MOSCOW, November 30. /TASS/. Russian President Vladimir Putin will on Friday embark on a two-day visit to Buenos Aires, Argentina, to take part in a G20 summit and hold a series of bilateral meetings.

According to presidential aide Yuri Ushakov, the Russian leader’s schedule will be extremely intense for the next two days with "almost every minute mapped out." The Kremlin official named five major elements of Putin's visit to Argentina - the G20 summit, the BRICS meeting, informal Russia-India-China talks, bilateral meetings and Russian-Argentine events as part of Putin’s official visit.

Bilateral meetings

The Russian president’s visit to Argentina will last about 40 hours in total, during which he is scheduled to hold eight bilateral meetings, including with Saudi Crown Prince Mohammad bin Salman, French President Emmanuel Macron, German Chancellor Angela Merkel, Japanese Prime Minister Shinzo Abe and Chinese President Xi Jinping.

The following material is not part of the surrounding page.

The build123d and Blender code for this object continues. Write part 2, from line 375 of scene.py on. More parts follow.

Earlier, US President Donald Trump unilaterally cancelled his meeting with Putin over the Kerch Strait incident, in which Russia had to detain three Ukrainian warships that violated its national border.

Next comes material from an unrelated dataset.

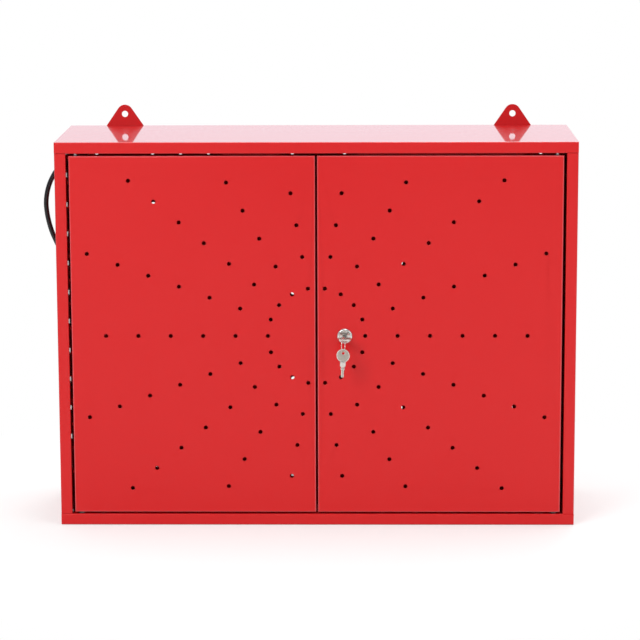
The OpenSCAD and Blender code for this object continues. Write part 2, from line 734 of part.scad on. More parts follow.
module at_lock(y) {
    translate([lock_x, y, lock_z]) rotate([-90, 0, 0]) children();
}
module lock_housing() {
    rear = door_rear_y - face_y;
    color(chrome) difference() {
        at_lock(face_y) {
            cylinder(d1 = lock_rim_d - 2 * rim_edge, d2 = lock_rim_d, h = rim_edge, $fn = 64);
            translate([0, 0, rim_edge]) cylinder(d = lock_rim_d, h = lock_rim_h - rim_edge, $fn = 64);
            cylinder(d = lock_body_d, h = rear, $fn = 64);
        }
        at_lock(face_y - cut) cylinder(d = plug_d + 2 * run_fit, h = rear + 2 * cut, $fn = 64);
    }
}
module lock_nut() {
    color(steel) at_lock(front_y + door_t) difference() {
        cylinder(d = nut_af / cos(30), h = nut_h, $fn = 6);
        translate([0, 0, -cut]) cylinder(d = lock_body_d + 2 * nut_fit, h = nut_h + 2 * cut, $fn = 64);
    }
}
module lock_plug() {
    slot_w = blade_w + 2 * slot_play;
    slot_t = key_t + 2 * slot_play;
    plug_y = face_y + plug_sunk;
    color(chrome) difference() {
        union() {
            at_lock(plug_y) cylinder(d = plug_d, h = cam_y - plug_y, $fn = 64);
            translate([lock_x, cam_y + cam_t / 2, lock_z])
                cube([plug_square, cam_t, plug_square], center = true);
        }
        translate([lock_x - slot_w / 2, face_y - cut, lock_z - slot_t / 2])
            cube([slot_w, blade_l + slot_deep + cut, slot_t]);
    }
}
module lock_cam() {
    hole = plug_square + 2 * run_fit;
    color(steel) difference() {
        union() {
            at_lock(cam_y) cylinder(d = cam_w, h = cam_t, $fn = 64);
            translate([lock_x - cam_w / 2, cam_y, lock_z - cam_l]) cube([cam_w, cam_t, cam_l]);
        }
        translate([lock_x, cam_y + cam_t / 2, lock_z]) cube([hole, cam_t + 2 * cut, hole], center = true);
    }
}
module cam_screw() {
    color(steel) at_lock(cam_y + cam_t) difference() {
        cylinder(d = cam_screw_d, h = cam_screw_h, $fn = 32);
        translate([-cam_screw_d, -driver_slot_w / 2, cam_screw_h - driver_slot_h])
            cube([2 * cam_screw_d, driver_slot_w, driver_slot_h + cut]);
    }
}

// A key lies flat in XY. Its stop ends at the origin and its blade points along +Y.
notch_count = 4;
notch_first = 1.4;
notch_pitch = 1.9;
notch_side = 1.3;
tip_side = 3;
module key() {
    bow_mid = -neck_l - bow_d / 2;
    neck_end = -key_stop_l - 0.8;
    translate([0, 0, -key_t / 2]) difference() {
        linear_extrude(key_t) {
            translate([0, bow_mid]) circle(d = bow_d, $fn = 64);
            polygon([[-neck_w / 2, bow_mid + bow_d / 4], [neck_w / 2, bow_mid + bow_d / 4],
                [neck_w / 2, neck_end - neck_slope_l], [blade_w / 2, neck_end],
                [-blade_w / 2, neck_end], [-neck_w / 2, neck_end - neck_slope_l]]);
            translate([-key_stop_w / 2, -key_stop_l]) square([key_stop_w, key_stop_l]);
            translate([-blade_w / 2, -neck_l]) square([blade_w, neck_l + blade_l]);
        }
        translate([0, bow_mid - bow_hole_x, -cut]) cylinder(d = bow_hole_d, h = key_t + 2 * cut, $fn = 32);
        for (i = [0:notch_count - 1]) translate([blade_w / 2, notch_first + notch_pitch * i, key_t / 2])
            rotate([0, 0, 45]) cube([notch_side, notch_side, key_t + 2 * cut], center = true);
        for (s = [-1, 1]) translate([s * (blade_w + tip_side) / 2, blade_l, key_t / 2])
            rotate([0, 0, 45]) cube([tip_side, tip_side, key_t + 2 * cut], center = true);
    }
}
module fitted_key() {
    color(chrome) translate([lock_x, key_y, lock_z]) key();
}
module key_ring() {
    color(chrome) translate(ring_pos) rotate([0, 0, -ring_yaw]) rotate([0, 90, 0])
        rotate_extrude($fn = 64) translate([ring_r, 0]) circle(d = ring_wire, $fn = 20);
}
module spare_key() {
    color(chrome) translate(ring_pos - [0, 0, spare_drop]) rotate([0, spare_lean, -ring_yaw])
        rotate([-90, 0, 0]) translate([0, neck_l + bow_d / 2 + bow_hole_x, 0]) key();
}

module lamp_outline(w, h) {
    translate([-w / 2, 0]) square([w, h]);
}
module lamp_housing() {
    color(white) translate([0, lamp_mid_y, lamp_bottom]) difference() {
        along_x(lamp_l) difference() {
            lamp_outline(lamp_d, lamp_h);
            translate([0, -cut]) lamp_outline(board_w, lamp_h - lamp_wall + cut);
        }
        translate([rocker_mid_x, -lamp_d / 2, lamp_h / 2])
            cube([rocker_w + 2 * rocker_play, 3 * lamp_wall, rocker_h + 2 * rocker_play], center = true);
        for (s = [-1, 1]) translate([s * lamp_l / 4, 0, lamp_h - lamp_wall - cut])
            cylinder(d = lamp_screw_d + 2 * touch, h = lamp_wall + 2 * cut, $fn = 32);
    }
}
module lamp_diffuser() {
    color(white) translate([0, lamp_mid_y, lamp_bottom]) along_x(lamp_l)
        lamp_outline(board_w, diffuser_h);
}
module lamp_end_caps() {
    color(white) for (s = [-1, 1]) translate([s * (lamp_l + cap_l) / 2, lamp_mid_y, lamp_bottom])
        along_x(cap_l) lamp_outline(lamp_d, lamp_h);
}
// Left to right the lamp holds its driver, the board with the light chips, and the rocker.
driver_x = driver_play - lamp_l / 2;
board_x = driver_x + driver_l + driver_play;
board_l = rocker_mid_x - rocker_w / 2 - rocker_room - board_x;
module lamp_board() {
    color("seagreen") translate([board_x, lamp_mid_y - board_w / 2, board_z])
        cube([board_l, board_w, board_t]);
}
chip_count = floor((board_l - chip_w) / chip_pitch);
module lamp_chips() {
    color("khaki") for (i = [0:chip_count - 1])
        translate([board_x + chip_pitch * (i + 0.5), lamp_mid_y - chip_w / 2, board_z - chip_h])
            cube([chip_w, chip_w, chip_h]);
}
module lamp_driver() {
    color(black) translate([driver_x, lamp_mid_y - driver_w / 2, lamp_bottom + diffuser_h])
        cube([driver_l, driver_w, lamp_h - diffuser_h - lamp_wall]);
}
// The rocker's face is bent in the middle, so one half stands out and the other lies flush.
module lamp_rocker() {
    half = rocker_h / 2;
    rise = half * tan(rocker_turn / 2);
    color(black) translate([rocker_mid_x - rocker_w / 2, rocker_pivot_y, rocker_mid_z])
        rotate([-rocker_turn / 2, 0, 0]) rotate([90, 0, 90]) {
            linear_extrude(rocker_w) polygon([[-rocker_depth / 2, 0], [-rocker_depth / 2 - rise, -half],
                [rocker_back, -half], [rocker_back, half], [-rocker_depth / 2 - rise, half]]);
            cylinder(d = rocker_hub_d, h = rocker_w, $fn = 32);
        }
}
module lamp_brackets() {
    color(steel) for (s = [-1, 1]) translate([s * lamp_l / 4, lamp_mid_y, lamp_top]) difference() {
        translate([0, 0, bracket_t / 2]) cube([bracket_w, lamp_d, bracket_t], center = true);
        translate([0, 0, -cut]) cylinder(d = lamp_screw_d + 2 * touch, h = bracket_t + 2 * cut, $fn = 32);
    }
}
module lamp_screws() {
    color(steel) for (s = [-1, 1]) translate([s * lamp_l / 4, lamp_mid_y, lamp_top - lamp_wall]) {
        translate([0, 0, -lamp_screw_head_h])
            cylinder(d = 2 * lamp_screw_d, h = lamp_screw_head_h, $fn = 32);
        cylinder(d = lamp_screw_d, h = lamp_wall + bracket_t, $fn = 32);
    }
}

module along(dir_angle) {
    rotate([0, 270 - dir_angle, 0]) children();
}
module strain_relief() {
    color(black) {
        difference() {
            translate(outlet) {
                along(relief_slant) cylinder(d1 = relief_base_d, d2 = relief_tip_d, h = relief_l, $fn = 32);
                sphere(d = relief_base_d, $fn = 32);
            }
            translate([outlet.x, outlet.y - relief_base_d, outlet.z - relief_base_d])
                cube(2 * relief_base_d);
        }
        translate(outlet) rotate([0, -90, 0]) cylinder(d = relief_flange_d, h = relief_flange_h, $fn = 32);
        translate(outlet) rotate([0, 90, 0])
            cylinder(d = relief_thread_d, h = sheet_t + relief_thread_l, $fn = 32);
    }
}
module outlet_nut() {
    color(black) translate(outlet + [sheet_t, 0, 0]) rotate([0, 90, 0]) difference() {
        cylinder(d = relief_nut_af / cos(30), h = relief_nut_h, $fn = 6);
        translate([0, 0, -cut])
            cylinder(d = relief_thread_d + 2 * nut_fit, h = relief_nut_h + 2 * cut, $fn = 32);
    }
}
module inner_lead() {
    color(black) tube(inner_path, lead_d / 2, 8, [0, 0, 1]);
}
module lead_clips() {
    low = lead_d / 2 + clip_t;
    color(white) for (y = clip_places) translate([roof_run.x, outlet.y + y, roof_run.z]) difference() {
        translate([-clip_w / 2, -clip_l / 2, -low]) cube([clip_w, clip_l, low + clip_drop]);
        translate([0, -clip_l / 2 - cut, 0]) rotate([-90, 0, 0])
            cylinder(d = lead_d + 2.5 * touch, h = clip_l + 2 * cut, $fn = 32);
    }
}
module mains_lead() {
    color(black) tube(hang_path, lead_d / 2, 8, [1, 0, 0]);
}
module lead_coil() {
    color(black) tube(coil_path, lead_d / 2, 6, [0, 0, 1]);
}
module coil_tie() {
    reach = lead_d / 2 + touch;
    low = coil_z - lead_d / 2 - tie_gap;
    high = coil_z + coil_pitch + lead_d / 2 + tie_gap;
    in_r = coil_least_r - reach;
    out_r = coil_r + reach;
    color(black) translate([coil_mid.x, coil_mid.y, 0]) rotate([0, 0, -tie_turn])
        translate([0, -tie_w / 2, 0]) difference() {
            translate([in_r - tie_t, 0, low - tie_t])
                cube([out_r - in_r + 2 * tie_t, tie_w, high - low + 2 * tie_t]);
            translate([in_r, -cut, low]) cube([out_r - in_r, tie_w + 2 * cut, high - low]);
        }
}

module at_plug() {
    translate([coil_end.x, coil_end.y, 0]) rotate([0, 0, coil_end_angle - 90]) children();
}
plug_mid = plug_sleeve_l + plug_grip_w / 2;
module plug_body() {
    small_d = plug_body_d - 2 * plug_edge;
    color(black) at_plug() {
        intersection() {
            translate([plug_mid, 0, 0]) {
                cylinder(d1 = small_d, d2 = plug_body_d, h = plug_edge, $fn = 64);
                translate([0, 0, plug_edge])
                    cylinder(d = plug_body_d, h = plug_body_h - 2 * plug_edge, $fn = 64);
                translate([0, 0, plug_body_h - plug_edge])
                    cylinder(d1 = plug_body_d, d2 = small_d, h = plug_edge, $fn = 64);
            }
            translate([plug_mid - plug_body_d, -plug_grip_w / 2, -cut])
                cube([2 * plug_body_d, plug_grip_w, plug_body_h + 2 * cut]);
        }
        translate([0, 0, coil_z + coil_pitch]) rotate([0, 90, 0]) cylinder(
            d1 = plug_sleeve_d[0], d2 = plug_sleeve_d[1], h = plug_sleeve_l + plug_edge, $fn = 32);
    }
}
module plug_contacts() {
    color(chrome) at_plug() for (s = [-1, 1]) translate([plug_mid, s * contact_gap / 2, plug_body_h]) {
        cylinder(d = contact_d, h = contact_l - contact_d / 2, $fn = 32);
        translate([0, 0, contact_l - contact_d / 2]) sphere(d = contact_d, $fn = 32);
    }
}
module plug_earth_clips() {
    color(steel) at_plug() for (s = [-1, 1])
        translate([plug_mid + s * (plug_body_d + earth_t) / 2, 0, plug_body_h - earth_w / 2])
            cube([earth_t, earth_w, earth_w], center = true);
}

top_panel();
bottom_panel();
left_side_panel();
right_side_panel();
back_panel();
hanging_ears();
top_door_stop();
bottom_door_stop();
hinge_pins();
left_door();
left_door_bushes();
right_door();
right_door_bushes();
bolt_guides();
door_bolt();
lock_housing();
lock_nut();
lock_plug();
lock_cam();
cam_screw();
fitted_key();
key_ring();
spare_key();
lamp_housing();
lamp_diffuser();
lamp_end_caps();
lamp_board();
lamp_chips();
lamp_driver();
lamp_rocker();
lamp_brackets();
lamp_screws();
strain_relief();
outlet_nut();
inner_lead();
lead_clips();
mains_lead();
lead_coil();
coil_tie();
plug_body();
plug_contacts();
plug_earth_clips();
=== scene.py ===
# %% [markdown]
# A red tool cabinet with two perforated doors, looked at from a little above.
# The sheet metal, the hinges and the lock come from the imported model, and only their edges are rounded.
# This script gives them their finishes, adds the soft lead and the finer pieces, and lights the whole.
# Everything is in metres. The origin is the middle of the underside, the doors face -Y and +Z is up.

import json
import math

import bmesh
import bpy
from mathutils import Matrix, Vector


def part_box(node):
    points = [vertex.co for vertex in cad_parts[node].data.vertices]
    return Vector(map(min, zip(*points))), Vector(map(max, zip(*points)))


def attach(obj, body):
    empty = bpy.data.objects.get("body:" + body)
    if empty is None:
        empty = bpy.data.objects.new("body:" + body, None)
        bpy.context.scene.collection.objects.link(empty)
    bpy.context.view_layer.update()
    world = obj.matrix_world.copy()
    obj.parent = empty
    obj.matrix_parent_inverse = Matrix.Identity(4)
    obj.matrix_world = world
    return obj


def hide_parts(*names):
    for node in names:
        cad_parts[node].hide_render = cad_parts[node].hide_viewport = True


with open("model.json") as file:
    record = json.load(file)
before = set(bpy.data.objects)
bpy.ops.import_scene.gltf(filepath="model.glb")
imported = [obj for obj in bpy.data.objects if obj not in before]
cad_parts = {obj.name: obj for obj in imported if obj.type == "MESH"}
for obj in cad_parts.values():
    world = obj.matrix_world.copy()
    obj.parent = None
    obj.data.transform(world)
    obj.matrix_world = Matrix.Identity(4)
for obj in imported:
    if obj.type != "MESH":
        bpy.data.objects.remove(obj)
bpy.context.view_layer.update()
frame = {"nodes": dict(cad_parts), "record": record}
nodes = frame["nodes"]
scene = bpy.context.scene
scene.view_settings.view_transform = "Standard"
MM = 0.001
body_of = {node: body for body, held in frame["record"]["behaviour"]["bodies"].items() for node in held}
slot_of = {part["node"]: part["material_slot"] for part in frame["record"]["subparts"]}

# %% [markdown]
# The camera comes first. The cord keeps out of its sight where the photograph shows none.
# Its place was worked out from the four corners of the front and the two rear corners of the roof:
# the roof looks foreshortened, so the camera stands about 10 degrees above the middle of the doors.
# A long lens keeps the upright edges almost parallel, as in a catalogue photograph.

# %% Camera
CAMERA_PLACE = Vector((0.057, -3.2998, 0.8347))
CAMERA_TURN = (1.39311, 0.00324, 0.01587)
LENS = 148.43
camera_data = bpy.data.cameras.new("camera")
camera_data.sensor_width = 36.0
camera_data.lens = LENS
camera_data.clip_end = 60.0
camera = bpy.data.objects.new("camera", camera_data)
camera.location = CAMERA_PLACE
camera.rotation_euler = CAMERA_TURN
scene.collection.objects.link(camera)
scene.camera = camera
print("camera", round(CAMERA_PLACE.length, 2), "m away, lens", round(LENS), "mm")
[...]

Apart from those previously agreed meetings, Putin may have brief informal contacts with other leaders whom he would meet during the summit’s official events.

G20 summit

This year, the G20 summit will for the first time ever be hosted by a South American nation. Apart from Putin, the event will be attended by leaders of the remaining 19 nations and the leadership of the European Union. Spanish Prime Minister Pedro Sanchez will be the special guest. Special invitations were also sent to heads of The Netherlands, Chile, Singapore, Senegal, Rwanda and Jamaica. Traditionally, the summit will be attended by heads of major international bodies - the United Nations, the World Bank, the International Monetary Fund (IMF), the World Trade Organization (WTO) and the International Labor Organization (ILO).

When Argentina assumed the rotating G20 presidency last December, President Mauricio Macri identified the following topics as priorities: creating jobs in the future, infrastructure for development and sustainable future in the agricultural sphere. However, Argentine G20 sherpa Pedro Villagra Delgado said "the most difficult" issues to agree upon will be the climate change, steel tariffs and migration.

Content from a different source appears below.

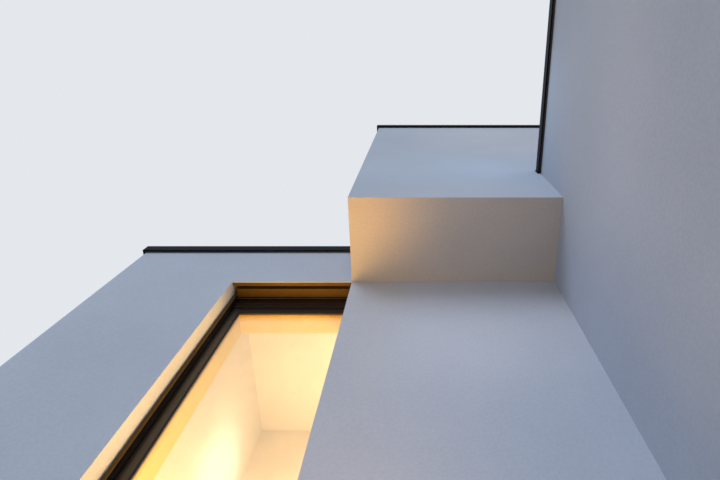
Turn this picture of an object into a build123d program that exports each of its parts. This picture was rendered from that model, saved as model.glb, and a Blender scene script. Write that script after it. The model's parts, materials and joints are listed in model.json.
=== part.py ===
from build123d import *
import os

# A flat-roofed detached house in millimetres: a two-storey main body, a two-storey wing at its
# right that comes forward, and a third storey on top that overhangs the front wall.
# The origin is on the ground at the middle of the plan; -Y is the entrance side.

# Plan
total_width = 10000
main_depth = 7000
wing_projection = 4500
wall_thickness = 400
pier_width = 1085           # front wall, left corner to the tall window
window_width = 1050
bay_wall_width = 1780       # front wall, tall window to the wing
box_overhang = 769          # third storey past the front wall

# Levels
storey_height = 3000
slab_thickness = 270
ground_slab_thickness = 100
roof_buildup = 100          # insulation and gravel on top of the roof slabs
main_parapet_rise = 400     # roof level to the coping's lower edge
wing_parapet_rise = 560
box_parapet_rise = 400

# Copings, folded from sheet
coping_fascia = 110
coping_overhang = 30
coping_sheet = 4

# Tall windows and their raised outside blinds
sill_height = 150           # floor level to the bottom of the opening
frame_setback = 165         # wall face to frame face
frame_depth = 80
frame_width = 35
jamb_cover = 70             # right edge of the front windows' frames, behind the wall beside them
frame_head_extra = 125      # the frame is taller at its head, behind the blind
sash_width = 75
sash_recess = 8
glass_recess = 6            # sash face to the pane
glass_thickness = 24
rail_width = 30
rail_depth = 42
pocket_height = 250
pocket_skin = 8             # render left in front of the blind pocket
trim_depth = 33
trim_height = 40
blind_setback = 71
blind_depth = 80
blind_height = 200
sill_projection = 40
sill_back_height = 30
sill_front_height = 20
sill_lip_drop = 25
sill_lip_thickness = 4

# Entrance door
door_width = 1100
door_height = 2230
door_frame_width = 70
door_leaf_thickness = 70
door_leaf_recess = 10
door_gap = 0.3
handle_length = 1200
handle_diameter = 32
handle_clearance = 50
handle_inset = 110
handle_post_inset = 200

# Partitions seen through the tall window of the first floor
partition_thickness = 120
partition_reveal = 85       # side partition past the window's left jamb
back_partition_distance = 1630   # from the face of the front wall

# Window columns on the sides that repeat the tall window
main_side_columns = 2
rear_columns = 3
right_columns = 4
wing_columns = 2

# Places in the plan
left_x = -total_width / 2
right_x = total_width / 2
rear_y = (main_depth + wing_projection) / 2
wing_front_y = -rear_y
front_y = wing_front_y + wing_projection
box_front_y = front_y - box_overhang
box_left_x = left_x + pier_width + window_width
wing_left_x = box_left_x + bay_wall_width

# Levels worked out from the storeys
first_floor = storey_height
second_floor = 2 * storey_height
box_roof = 3 * storey_height
coping_rise = coping_fascia - coping_sheet
main_wall_top = second_floor + main_parapet_rise + coping_rise
wing_wall_top = second_floor + wing_parapet_rise + coping_rise
box_wall_top = box_roof + box_parapet_rise + coping_rise
box_soffit = second_floor - slab_thickness

# Windows
window_height = storey_height - slab_thickness - sill_height
glass_inset = 2 * (frame_width + sash_width)
glass_height = window_height - glass_inset - frame_head_extra
glass_rise = frame_width + sash_width
door_leaf_width = door_width - 2 * door_frame_width - 2 * door_gap
door_leaf_height = door_height - door_frame_width - 2 * door_gap
door_leaf_setback = frame_setback + door_leaf_recess

# Outer faces of the walls: x runs to the right as seen from outside, y runs up
front_face = Plane(origin=(left_x, front_y, 0), x_dir=(1, 0, 0), z_dir=(0, -1, 0))
wing_front_face = Plane(origin=(wing_left_x, wing_front_y, 0), x_dir=(1, 0, 0), z_dir=(0, -1, 0))
wing_side_face = Plane(origin=(wing_left_x, front_y, 0), x_dir=(0, -1, 0), z_dir=(-1, 0, 0))
box_front_face = Plane(origin=(box_left_x, box_front_y, 0), x_dir=(1, 0, 0), z_dir=(0, -1, 0))
left_face = Plane(origin=(left_x, rear_y, 0), x_dir=(0, -1, 0), z_dir=(-1, 0, 0))
box_side_face = Plane(origin=(box_left_x, rear_y, 0), x_dir=(0, -1, 0), z_dir=(-1, 0, 0))
rear_face = Plane(origin=(right_x, rear_y, 0), x_dir=(-1, 0, 0), z_dir=(0, 1, 0))
right_face = Plane(origin=(right_x, wing_front_y, 0), x_dir=(0, 1, 0), z_dir=(1, 0, 0))


def evenly(length, count):
    return [length * (number + 0.5) / count for number in range(count)]


# Each window is its centre along a wall face and its storey
wing_width = right_x - wing_left_x
total_depth = rear_y - wing_front_y
main_side_spots = evenly(main_depth, main_side_columns)
rear_spots = evenly(total_width, rear_columns)
right_spots = evenly(total_depth, right_columns)
wing_spots = evenly(wing_width, wing_columns)
box_inside_edge = wing_projection - box_overhang + wall_thickness + window_width / 2
box_rear_edge = right_x - box_left_x - wall_thickness - window_width / 2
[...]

The event’s official program will begin with the Leaders’ Retreat - an informal discussion of the G20 leaders plus the special guest (Spain) behind closed doors. Representatives of other nations and international organizations, as well as accompanying officials, will not take part in the meeting.

The aim of those talks is to build a dialogue on matters of global development for the upcoming decade. The leaders will discuss the potential influence of advanced technologies on the global economy, possible negative and positive effects of the digital economy and the "fourth industrial revolution."

After the closed-door talks, the participants will hold three plenary sessions under the slogan "A fair and sustainable future."

The summit’s first session, in the format of a working breakfast, will be headlined "Putting people first" and is expected to focus on the current economic situation, measures to spur growth and making economic development a more inclusive and fair process. The participants are expected to discuss, among other things, labor market regulations and unemployment.

The second working meeting will be held under the slogan of "Building consensus" and will be split into two parts.

The summit's agenda will continue on Saturday, December 1, with plenary sessions starting at 10.00 am local time, followed by a working lunch entitled "Embracing opportunities." The discussion will focus on the development of infrastructure, energy and food security.

Russian G20 Sherpa Svetlana Lukash said Moscow’s participation in the summit will focus on two key issues - the development of the digital economy and the situation in the international trade. She added that the leaders are likely to lay down their key decisions, which "have political importance and strategic nature," in the final declaration.

"There will be the [final] declaration, I guarantee," Lukash said. "We expect the final document to be adopted, certainly. The matter is only how ambitions it would be.".